Give the solution a meaning

The art of storytelling has nothing to do with chi or blue hair or branding. It has to do with the ability to communicate our ideas to our peers. You don’t need a liberal arts degree for this, although it helps. You simply need to step back, observe the problem in context and construct a narrative that logically leads to the solution. Building architects in particular should have this ability well honed. It is incumbent on architects to understand the problem of lack of shelter, the forces of weather at work and be able to describe the design of a house that solves the problems at hand. Their ability to tell this story in ways understandable to the homeowner, the workers, the electricians, the painters, the landscapers, etc., is critical to building the right house in the right way. It is no different for enterprise architects within a company.

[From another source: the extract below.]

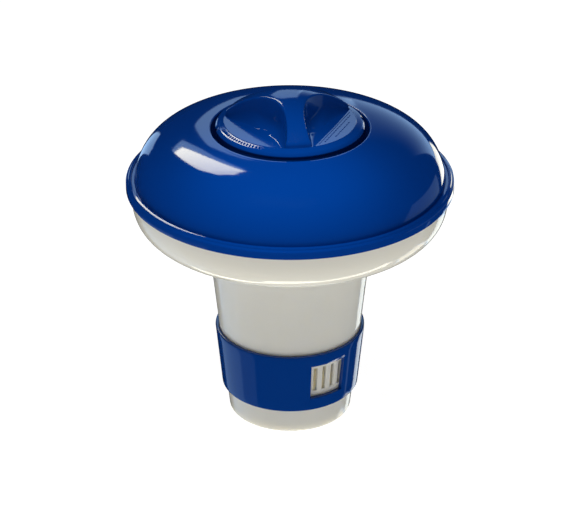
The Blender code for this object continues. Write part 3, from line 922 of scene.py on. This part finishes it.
# Even light on the surfaces, from below the horizon and above it, the rises where it changes,
# and how much more comes from the left
FILL_BELOW = 1.22
FILL_ABOVE = 0.16
FILL_CHANGE = (-4.0, 2.0)
FILL_LEFT_SHARE = 0.3

# Lamps: each stands at a bearing and a rise in degrees and a distance in metres from its target
SOFTBOX_POWER = 7.5
SOFTBOX_SIZE = (0.8, 0.6)
SOFTBOX_STAND = (-20.0, 78.0, 1.3)
SPOT_POWER = 28.0
SPOT_ANGLE = 6.0
SPOT_SOURCE_RADIUS = 0.015
SPOT_TINT = (0.85, 1.0, 0.93)
SPOT_TARGET = (-0.004, -0.044, 0.119)
SPOT_STAND = (-5.0, 74.0, 1.0)
FLOOR_SIZE = 6.0

# The photograph's viewing angle
CAMERA_LENS = 153.5
CAMERA_PLACE = Vector((0.0, -0.8606, 0.5203))
CAMERA_TARGET = Vector((0.0, 0.0, 0.0653))


def math_node(tree, operation, first, second=None):
    node = node_at(tree, "ShaderNodeMath", operation=operation)
    for index, value in enumerate((first, second)):
        if value is None:
            continue
        if isinstance(value, (int, float)):
            node.inputs[index].default_value = value
        else:
            tree.links.new(value, node.inputs[index])
    return node.outputs["Value"]


def ramp(tree, value, start, end, low=0.0, high=1.0):
    """Smooth step from low to high as a value goes from start to end."""
    node = node_at(tree, "ShaderNodeMapRange", interpolation_type="SMOOTHSTEP")
    tree.links.new(value, node.inputs["Value"])
    for name, number in (("From Min", start), ("From Max", end), ("To Min", low), ("To Max", high)):
        node.inputs[name].default_value = number
    return node.outputs["Result"]


def panel_light(tree, turn, rise, corners, low_light, high_light, softness):
    """Brightness of one panel: inside all of its edges, and graded from its foot to its top."""
    rises = [corner[1] for corner in corners]
    light = ramp(tree, rise, min(rises), max(rises), low_light, high_light)
    for (x, y), (next_x, next_y) in zip(corners, corners[1:] + corners[:1]):
        length = math.hypot(next_x - x, next_y - y)
        across_x, across_y = (y - next_y) / length, (next_x - x) / length
        offset = across_x * x + across_y * y
        distance = math_node(tree, "ADD", math_node(tree, "MULTIPLY", turn, across_x),
                             math_node(tree, "MULTIPLY", rise, across_y))
        edge = ramp(tree, distance, offset - softness / 2, offset + softness / 2)
        light = math_node(tree, "MULTIPLY", light, edge)
    return light


def make_world():
    """Panels for the reflections, an even fill for the rest, and white where the camera looks."""
    world = bpy.data.worlds.new("studio")
    bpy.context.scene.world = world
    world.use_nodes = True
    world.cycles.sampling_method = "NONE"
    tree = world.node_tree
    link = tree.links.new
    place = node_at(tree, "ShaderNodeTexCoord")
    split = node_at(tree, "ShaderNodeSeparateXYZ")
    link(place.outputs["Generated"], split.inputs["Vector"])
    turn = math_node(tree, "ARCTAN2", split.outputs["X"], split.outputs["Y"])
    turn = math_node(tree, "DEGREES", turn)
    rise = math_node(tree, "DEGREES", math_node(tree, "ARCSINE", split.outputs["Z"]))
    light = None
    for _, corners, low_light, high_light, softness in STUDIO_PANELS:
        panel = panel_light(tree, turn, rise, corners, low_light, high_light, softness)
        light = math_node(tree, "ADD", light if light else DARK_ROOM, panel)
    fill = ramp(tree, rise, *FILL_CHANGE, FILL_BELOW, FILL_ABOVE)
    leftwards = math_node(tree, "MULTIPLY", split.outputs["X"], -FILL_LEFT_SHARE)
    fill = math_node(tree, "MULTIPLY", fill, math_node(tree, "ADD", leftwards, 1.0))
    rays = node_at(tree, "ShaderNodeLightPath")
    reflected = node_at(tree, "ShaderNodeMix", data_type="RGBA")
    link(fill, reflected.inputs["A"])
    link(rays.outputs["Is Glossy Ray"], reflected.inputs["Factor"])
    tint = node_at(tree, "ShaderNodeMix", data_type="RGBA")
    tint.inputs["A"].default_value = (*DIM_TINT, 1.0)
    tint.inputs["B"].default_value = (*BRIGHT_TINT, 1.0)
    link(ramp(tree, light, *TINT_CHANGE), tint.inputs["Factor"])
    tinted = node_at(tree, "ShaderNodeVectorMath", operation="SCALE")
    link(tint.outputs["Result"], tinted.inputs[0])
    link(light, tinted.inputs["Scale"])
    link(tinted.outputs["Vector"], reflected.inputs["B"])
    seen = node_at(tree, "ShaderNodeMix", data_type="RGBA")
    seen.inputs["B"].default_value = (1.0, 1.0, 1.0, 1.0)
    link(rays.outputs["Is Camera Ray"], seen.inputs["Factor"])
    link(reflected.outputs["Result"], seen.inputs["A"])
    link(seen.outputs["Result"], tree.nodes["Background"].inputs["Color"])


def aim_lamp(data, target, bearing, rise, distance):
    """Stand a lamp off from a target and turn it to face it; it stays out of the reflections."""
    lamp = bpy.data.objects.new(data.name, data)
    bpy.context.scene.collection.objects.link(lamp)
    turn, rise = math.radians(bearing), math.radians(rise)
    towards = Vector((math.sin(turn) * math.cos(rise), -math.cos(turn) * math.cos(rise), math.sin(rise)))
    lamp.location = Vector(target) + towards * distance
    lamp.rotation_euler = towards.to_track_quat("Z", "Y").to_euler()
    lamp.visible_glossy = False
    lamp.visible_camera = False


def make_key_lights():
    """A broad overhead softbox, and a gridded spot on the front of the crown."""
    softbox = bpy.data.lights.new("key_softbox", "AREA")
    softbox.shape = "RECTANGLE"
    softbox.size, softbox.size_y = SOFTBOX_SIZE
    softbox.energy = SOFTBOX_POWER
    aim_lamp(softbox, (0.0, 0.0, SHELL_HIGH.z * MM), *SOFTBOX_STAND)
    spot = bpy.data.lights.new("crown_spot", "SPOT")
    spot.energy = SPOT_POWER
    spot.spot_size = math.radians(SPOT_ANGLE)
    spot.spot_blend = 1.0
    spot.shadow_soft_size = SPOT_SOURCE_RADIUS
    spot.color = SPOT_TINT
    aim_lamp(spot, SPOT_TARGET, *SPOT_STAND)


def make_floor():
    """A pale floor, softly lit from below, so that it shows as white with a faint contact shadow."""
    bm = bmesh.new()
    bmesh.ops.create_grid(bm, x_segments=8, y_segments=8, size=FLOOR_SIZE / 2)
    mesh = bpy.data.meshes.new("studio_floor")
    bm.to_mesh(mesh)
    bm.free()
    floor = bpy.data.objects.new("studio_floor", mesh)
    bpy.context.scene.collection.objects.link(floor)
    floor.visible_glossy = False
    material = bpy.data.materials.new("studio_floor_look")
    material.use_nodes = True
    tree = material.node_tree
    shader = tree.nodes["Principled BSDF"]
    shader.inputs["Roughness"].default_value = 0.9
    shader.inputs["Specular IOR Level"].default_value = 0.0
    shader.inputs["Emission Color"].default_value = (1.0, 1.0, 1.0, 1.0)
    shader.inputs["Emission Strength"].default_value = 0.9
    place = node_at(tree, "ShaderNodeTexCoord")
    noise = node_at(tree, "ShaderNodeTexNoise")
    noise.inputs["Scale"].default_value = 3.0
    tone = node_at(tree, "ShaderNodeMix", data_type="RGBA")
    tone.inputs["A"].default_value = (0.40, 0.40, 0.40, 1.0)
    tone.inputs["B"].default_value = (0.42, 0.42, 0.42, 1.0)
    tree.links.new(place.outputs["Object"], noise.inputs["Vector"])
    tree.links.new(noise.outputs["Fac"], tone.inputs["Factor"])
    tree.links.new(tone.outputs["Result"], shader.inputs["Base Color"])
    mesh.materials.append(material)


def make_studio():
    bpy.context.scene.view_settings.view_transform = "Standard"
    make_key_lights()
    make_floor()
    make_world()


def make_camera():
    data = bpy.data.cameras.new("camera")
    data.lens = CAMERA_LENS
    data.sensor_width = 36.0
    camera = bpy.data.objects.new("camera", data)
    bpy.context.scene.collection.objects.link(camera)
    camera.location = CAMERA_PLACE
    camera.rotation_euler = (CAMERA_PLACE - CAMERA_TARGET).to_track_quat("Z", "Y").to_euler()
    bpy.context.scene.camera = camera


make_camera()
make_top_shell()
make_bottom_shell()
make_canister()
make_flow_ring()
make_cap()
make_cap_marks()
make_threads()
make_seals()
make_studio()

Without context, solutions are disconnected from the rest of the enterprise. Without a meaningful, natural, human way of putting them in context, we are left with ugly constructs that require certifications and hours of training. We are born with the only training we need in order to communicate the business and technical solution story to our stakeholders. Granted, some will have more ability than others. Yet the fact remains that overlooking the innate human ability for connecting via stories removes a critical tool from our toolbox and renders us impotent to impart our knowledge effectively.